Fifth set: Djokovic 7-5, 74 minutes

Uh oh: Djokovic is struggling more physically, which is to be expected, given his semifinal. His shots have less sting, and he's moving gingerly between points. But he uncorks a couple of fine serves to hold for 2-2. How much longer can he hold on?

The break: It was coming. At 30-all in the sixth game, Nadal didn't try to be fancy. He kept putting balls back in play. A fatigued Djokovic sent an inside-out forehand wide and then overcorked another forehand to trail 4-2. The end is near.

Unbelievable: Or is the end near? Nope. What a miss by Nadal at 30-15. He puts in the yards to get to a short ball with Djokovic helpless at the net but sends his backhand wide. 30-all. Guess what? He's broken. Back on serve. That backhand miscue will haunt Nadal.

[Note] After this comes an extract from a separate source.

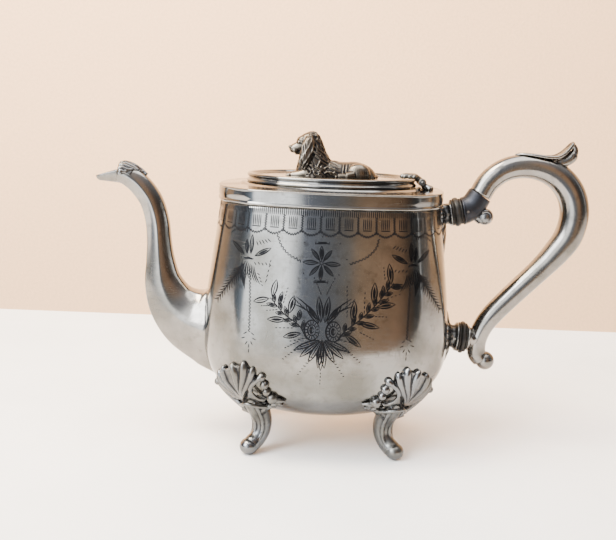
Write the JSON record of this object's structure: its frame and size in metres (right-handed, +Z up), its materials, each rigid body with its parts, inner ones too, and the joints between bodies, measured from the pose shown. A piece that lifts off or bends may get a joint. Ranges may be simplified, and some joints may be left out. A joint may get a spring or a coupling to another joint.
{
  "type": "teapot",
  "caption": "Oval panelled silver teapot on shell feet, with a hinged lid, a reclining spaniel finial, a swan-neck spout and an insulated scroll handle.",
  "frame": {"origin": "on the table plane, under the middle of the bounding box", "axes": "+X towards the handle, -X towards the spout, +Z up, the width lies along Y"},
  "size_m": [0.2716, 0.1038, 0.1723],
  "materials": {
    "silver_plate": "polished silver plate with fine scratches",
    "cast_silver": "cast and plated, dark in its recesses",
    "lead_cap": "worn plate, dark pewter",
    "horn": "polished near-black horn or hard wood",
    "pin_metal": "plain plated metal"
  },
  "bodies": {
    "pot": {"body_wall": "silver_plate", "base_pan": "silver_plate", "shoulder": "silver_plate", "spout_front_half": "silver_plate", "spout_back_half": "silver_plate", "spout_beak": "silver_plate", "spout_leaf": "cast_silver", "foot_front_left": "cast_silver", "foot_front_right": "cast_silver", "foot_back_left": "cast_silver", "foot_back_right": "cast_silver", "upper_socket": "cast_silver", "upper_insulator": "horn", "upper_ferrule": "lead_cap", "upper_curl": "cast_silver", "lower_socket": "cast_silver", "lower_insulator": "horn", "lower_ferrule": "cast_silver", "insulator_pins": "pin_metal", "handle_front_half": "silver_plate", "handle_back_half": "silver_plate", "handle_knob": "cast_silver", "thumb_leaf": "cast_silver", "hinge_body_leaf": "cast_silver", "hinge_pin": "pin_metal"},
    "lid": {"lid_rim": "silver_plate", "lid_plate": "silver_plate", "lid_flange": "silver_plate", "hinge_lid_leaf": "cast_silver", "finial_spaniel": "cast_silver", "finial_stud": "pin_metal", "finial_washer": "pin_metal", "finial_nut": "pin_metal"}
  },
  "joints": [
    {"name": "lid_hinge", "type": "hinge", "parent": "pot", "child": "lid", "pos_m": [0.0426, 0, 0.1476], "axis": [0, 1, 0], "range_deg": [0, 105]}
  ]
}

Unbelievable, Part II: They've played more than five hours -- and still have the legs to embark on a 32-shot rally. It goes Nadal's way -- and Djokovic crumples to the court, letting his racket go. He has to get up, and does.

Remember Wimbledon '08? Nadal waited until deep in the fifth set to serve and volley against Federer. Staring at a break point at 4-4, in came Nadal again for the first time -- with success. Djokovic, though, had found a second wind.

Decisive break? A rejuvenated Djokovic, with the sting back in his strokes, is the one who administers a massive blow. Nadal pushes a shot into the net and it's 6-5 Djokovic. There was no coming back for Nadal. Djokovic saved a break point, and the longest final in Grand Slam history was over. Djokovic made it seven in a row over Nadal.

What a show they put on. Bravo, Messieurs Djokovic and Nadal.